Your logical error is so close to a frequently heard fallacious argument that I’m treating it as the same thing. It’s formulation goes, “Gays and lesbians can get married anytime they want to, as long as it’s to someone of the opposite sex.” Well, typically, the person making that argument doesn’t realize that they’ve done a bait and switch. The motivating question is whether gays and lesbians can marry a person of the same sexual orientation, it’s not whether they can marry someone of the opposite sex–everyone knows they can and this isn’t at issue. It’s an obvious truism, and no sophistries can skate around it, that same sex couples can’t legally marry in many areas. Claiming that they can, but only if it’s to someone of the opposite sex, is not entirely honest and a little bit slippery.First I want to acknowledge and thank the author for what the author got right. It is obvious that gays and lesbians can get married even when the government expects a marriage to comprise a man and a woman. And, I'll add that the author is correct that when someone's been sold on same-sex marriage being a license that comes with the word "marriage" on it for them as well as couples with both genders, then using the term to describe only aspects of marriage is a bait and switch on them.
I'm not conceding that I'm baiting and switching. However, I am acknowledging that from that point of view, anything less than the license and the word for a same sex couple is cheating them out of something they feel they deserve. That is completely understandable, I think we would all feel the same way in the same situation.
I think the author misses a few points in rephrasing the argument. There's more than one way that we can say that gays can get married even when we expect both genders when issuing marriage licenses. I count three ways that it can be said, and only one requires them to marry someone of the other gender.
Each way represents a way to repackage the arguments and definitions. Each can shell misused by both sides to obfuscate the communication in the debate with a bait and switch. I'll call them the three shells, as in the three shells to hide the facts in a more grand shell game of the marriage debate. A quick shift of a single shell and the perspective changes greatly.
- Gays can marry, they can marry someone of the other gender.
- Gays can marry, they can exercise every liberty to every action or behavior that we associate with marriage (i.e. having a wedding ceremony and living together, etc...).
- Gays can have the benefits and recognition of their relationships too, they can even have that arrangement recognized by private and public entities. For example, some cities in Minnesota keep Domestic Partnership registries.

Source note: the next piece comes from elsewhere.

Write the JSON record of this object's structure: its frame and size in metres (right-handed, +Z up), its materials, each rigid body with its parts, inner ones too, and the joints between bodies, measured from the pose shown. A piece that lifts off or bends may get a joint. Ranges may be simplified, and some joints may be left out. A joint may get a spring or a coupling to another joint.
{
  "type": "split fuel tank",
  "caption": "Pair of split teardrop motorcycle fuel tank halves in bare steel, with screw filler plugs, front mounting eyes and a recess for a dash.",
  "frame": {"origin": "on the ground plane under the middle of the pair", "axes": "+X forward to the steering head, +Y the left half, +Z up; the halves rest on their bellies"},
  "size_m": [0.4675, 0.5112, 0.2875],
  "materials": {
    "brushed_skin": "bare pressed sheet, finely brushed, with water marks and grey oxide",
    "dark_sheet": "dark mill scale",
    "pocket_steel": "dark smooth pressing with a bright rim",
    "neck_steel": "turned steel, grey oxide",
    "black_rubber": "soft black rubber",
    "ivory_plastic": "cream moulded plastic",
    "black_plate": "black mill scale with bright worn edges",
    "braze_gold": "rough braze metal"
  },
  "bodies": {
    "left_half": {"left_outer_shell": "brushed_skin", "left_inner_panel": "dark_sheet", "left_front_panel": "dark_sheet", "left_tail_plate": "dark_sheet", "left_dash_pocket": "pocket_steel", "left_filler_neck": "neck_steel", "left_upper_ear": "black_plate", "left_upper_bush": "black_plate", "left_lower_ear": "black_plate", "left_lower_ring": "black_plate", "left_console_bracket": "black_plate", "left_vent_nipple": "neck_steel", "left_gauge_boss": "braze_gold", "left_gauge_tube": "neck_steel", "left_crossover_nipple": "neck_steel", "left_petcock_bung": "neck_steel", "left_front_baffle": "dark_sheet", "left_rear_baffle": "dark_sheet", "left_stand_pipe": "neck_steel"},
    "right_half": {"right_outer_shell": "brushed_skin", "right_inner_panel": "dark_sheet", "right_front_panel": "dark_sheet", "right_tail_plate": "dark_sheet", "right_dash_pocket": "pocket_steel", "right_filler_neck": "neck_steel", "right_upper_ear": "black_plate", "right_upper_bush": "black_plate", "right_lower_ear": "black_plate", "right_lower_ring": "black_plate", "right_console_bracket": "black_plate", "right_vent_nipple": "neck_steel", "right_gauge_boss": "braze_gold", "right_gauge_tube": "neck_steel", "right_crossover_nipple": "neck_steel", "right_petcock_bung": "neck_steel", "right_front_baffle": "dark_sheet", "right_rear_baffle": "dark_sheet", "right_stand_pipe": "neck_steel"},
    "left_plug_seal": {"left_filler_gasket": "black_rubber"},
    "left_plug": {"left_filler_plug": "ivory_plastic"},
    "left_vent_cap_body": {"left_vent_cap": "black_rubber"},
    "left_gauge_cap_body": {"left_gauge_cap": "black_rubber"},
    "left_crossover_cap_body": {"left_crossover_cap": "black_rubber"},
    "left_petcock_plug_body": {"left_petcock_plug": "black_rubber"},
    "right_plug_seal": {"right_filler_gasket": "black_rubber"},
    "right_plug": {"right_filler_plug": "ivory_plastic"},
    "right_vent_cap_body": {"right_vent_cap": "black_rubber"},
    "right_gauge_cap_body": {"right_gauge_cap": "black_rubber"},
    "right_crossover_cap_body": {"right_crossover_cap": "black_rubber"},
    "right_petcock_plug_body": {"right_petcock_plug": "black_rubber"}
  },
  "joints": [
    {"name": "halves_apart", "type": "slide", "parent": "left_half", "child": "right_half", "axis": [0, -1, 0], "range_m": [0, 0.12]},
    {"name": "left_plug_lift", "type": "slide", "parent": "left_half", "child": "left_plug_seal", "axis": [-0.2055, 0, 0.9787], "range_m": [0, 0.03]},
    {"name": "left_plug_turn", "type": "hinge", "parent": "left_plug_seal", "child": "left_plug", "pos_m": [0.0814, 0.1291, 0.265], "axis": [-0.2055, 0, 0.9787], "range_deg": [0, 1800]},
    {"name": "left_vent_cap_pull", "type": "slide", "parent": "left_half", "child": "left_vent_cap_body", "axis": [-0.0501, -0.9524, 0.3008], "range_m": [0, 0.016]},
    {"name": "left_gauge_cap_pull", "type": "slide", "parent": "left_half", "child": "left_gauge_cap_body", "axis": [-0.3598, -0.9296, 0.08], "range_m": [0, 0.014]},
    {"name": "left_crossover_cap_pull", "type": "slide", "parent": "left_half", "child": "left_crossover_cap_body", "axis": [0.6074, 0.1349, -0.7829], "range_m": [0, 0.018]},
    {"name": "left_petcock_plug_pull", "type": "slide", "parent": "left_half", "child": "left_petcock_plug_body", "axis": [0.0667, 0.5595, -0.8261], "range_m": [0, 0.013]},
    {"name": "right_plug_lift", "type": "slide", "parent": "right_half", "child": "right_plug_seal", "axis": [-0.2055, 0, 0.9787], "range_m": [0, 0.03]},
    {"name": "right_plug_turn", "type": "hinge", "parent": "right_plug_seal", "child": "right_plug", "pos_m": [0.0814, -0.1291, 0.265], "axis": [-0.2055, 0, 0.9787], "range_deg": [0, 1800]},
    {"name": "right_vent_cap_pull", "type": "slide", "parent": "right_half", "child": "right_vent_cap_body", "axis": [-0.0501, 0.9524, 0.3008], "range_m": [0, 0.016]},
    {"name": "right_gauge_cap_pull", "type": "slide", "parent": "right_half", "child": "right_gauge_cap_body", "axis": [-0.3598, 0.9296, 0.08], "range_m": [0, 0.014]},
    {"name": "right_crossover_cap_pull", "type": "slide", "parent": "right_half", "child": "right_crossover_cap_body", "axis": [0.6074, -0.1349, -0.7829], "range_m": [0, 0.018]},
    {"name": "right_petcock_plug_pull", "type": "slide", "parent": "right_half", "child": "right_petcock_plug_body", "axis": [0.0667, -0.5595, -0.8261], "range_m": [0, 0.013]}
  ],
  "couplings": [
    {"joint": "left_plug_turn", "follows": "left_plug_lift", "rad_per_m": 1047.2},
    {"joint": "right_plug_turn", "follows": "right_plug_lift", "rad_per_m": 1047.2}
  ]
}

So in short, a gay or lesbian can get married with everything -- to someone of the other gender. Or they can find someone of the same gender and have it mean everything to each other that a marriage does. They can even get benefits and recognition through various government institutions for their marriage. And beyond that it is possible with some legislative work to recognize those relationships with every right and benefit that marriage has, but that is just another version of the same third option.

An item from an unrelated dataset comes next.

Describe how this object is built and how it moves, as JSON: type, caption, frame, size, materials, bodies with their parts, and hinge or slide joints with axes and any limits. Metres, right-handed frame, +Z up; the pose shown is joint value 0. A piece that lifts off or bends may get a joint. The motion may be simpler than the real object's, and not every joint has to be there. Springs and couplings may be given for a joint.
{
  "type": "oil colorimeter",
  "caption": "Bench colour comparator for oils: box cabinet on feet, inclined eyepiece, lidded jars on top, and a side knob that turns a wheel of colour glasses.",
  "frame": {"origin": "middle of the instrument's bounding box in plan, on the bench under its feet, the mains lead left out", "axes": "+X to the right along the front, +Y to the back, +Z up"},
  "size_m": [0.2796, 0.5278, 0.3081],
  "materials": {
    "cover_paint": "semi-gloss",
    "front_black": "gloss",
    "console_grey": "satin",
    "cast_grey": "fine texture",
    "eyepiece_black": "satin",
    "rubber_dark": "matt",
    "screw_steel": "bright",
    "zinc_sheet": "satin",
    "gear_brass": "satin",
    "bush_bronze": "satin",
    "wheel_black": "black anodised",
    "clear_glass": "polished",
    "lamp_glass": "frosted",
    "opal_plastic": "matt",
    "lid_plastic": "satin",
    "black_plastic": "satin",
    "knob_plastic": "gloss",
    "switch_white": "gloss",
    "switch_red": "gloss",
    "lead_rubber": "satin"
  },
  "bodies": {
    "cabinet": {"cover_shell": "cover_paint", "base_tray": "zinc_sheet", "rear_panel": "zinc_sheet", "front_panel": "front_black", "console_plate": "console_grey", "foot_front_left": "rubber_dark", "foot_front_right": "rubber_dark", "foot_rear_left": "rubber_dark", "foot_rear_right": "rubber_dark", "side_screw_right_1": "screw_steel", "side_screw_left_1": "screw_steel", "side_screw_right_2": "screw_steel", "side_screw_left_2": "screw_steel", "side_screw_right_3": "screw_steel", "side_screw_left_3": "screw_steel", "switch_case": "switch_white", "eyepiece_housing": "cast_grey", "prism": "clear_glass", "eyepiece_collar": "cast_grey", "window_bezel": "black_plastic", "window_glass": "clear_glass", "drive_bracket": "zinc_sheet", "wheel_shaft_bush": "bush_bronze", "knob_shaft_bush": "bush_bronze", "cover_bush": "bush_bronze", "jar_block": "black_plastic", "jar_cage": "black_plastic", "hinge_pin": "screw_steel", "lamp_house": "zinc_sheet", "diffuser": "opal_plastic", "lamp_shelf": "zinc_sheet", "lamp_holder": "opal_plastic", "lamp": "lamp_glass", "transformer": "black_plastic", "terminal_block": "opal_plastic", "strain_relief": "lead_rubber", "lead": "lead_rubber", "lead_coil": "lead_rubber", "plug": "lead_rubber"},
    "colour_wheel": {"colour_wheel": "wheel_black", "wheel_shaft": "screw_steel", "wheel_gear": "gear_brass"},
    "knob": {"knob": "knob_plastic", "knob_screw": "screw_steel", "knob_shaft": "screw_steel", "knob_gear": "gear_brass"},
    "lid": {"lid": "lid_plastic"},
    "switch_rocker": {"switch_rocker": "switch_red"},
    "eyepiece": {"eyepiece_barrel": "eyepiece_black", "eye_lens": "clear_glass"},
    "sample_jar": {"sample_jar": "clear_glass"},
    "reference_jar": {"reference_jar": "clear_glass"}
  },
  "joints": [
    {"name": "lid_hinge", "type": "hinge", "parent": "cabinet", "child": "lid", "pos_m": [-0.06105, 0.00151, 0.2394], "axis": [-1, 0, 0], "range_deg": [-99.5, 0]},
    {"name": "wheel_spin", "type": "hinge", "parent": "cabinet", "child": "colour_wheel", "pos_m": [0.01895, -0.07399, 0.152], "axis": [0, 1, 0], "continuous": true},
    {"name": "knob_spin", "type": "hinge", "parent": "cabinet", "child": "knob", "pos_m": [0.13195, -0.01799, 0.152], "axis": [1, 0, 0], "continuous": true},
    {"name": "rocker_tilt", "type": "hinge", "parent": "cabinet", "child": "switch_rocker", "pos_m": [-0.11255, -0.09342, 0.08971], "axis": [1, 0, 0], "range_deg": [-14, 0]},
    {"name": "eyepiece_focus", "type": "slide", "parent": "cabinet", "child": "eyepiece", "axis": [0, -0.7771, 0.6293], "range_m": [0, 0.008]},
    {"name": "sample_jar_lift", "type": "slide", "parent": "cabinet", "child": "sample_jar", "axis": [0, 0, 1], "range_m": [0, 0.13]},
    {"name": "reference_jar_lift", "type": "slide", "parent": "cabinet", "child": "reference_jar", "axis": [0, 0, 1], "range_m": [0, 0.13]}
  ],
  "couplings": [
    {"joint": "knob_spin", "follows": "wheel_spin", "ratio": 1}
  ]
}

The first shell seems obvious, even as the author pointed out above. So where is the confusion come from? It comes from the difference between a gay person and a gay couple. Since a gay person is defined by their relationship with someone of the same gender, it is easily to shift the shell on that inference. On that line you can almost slip and slide between the two contexts effortlessly. I've seen people often do it within the same sentence, starting with a premise about gay couples but winding up with a conclusion about gay individuals.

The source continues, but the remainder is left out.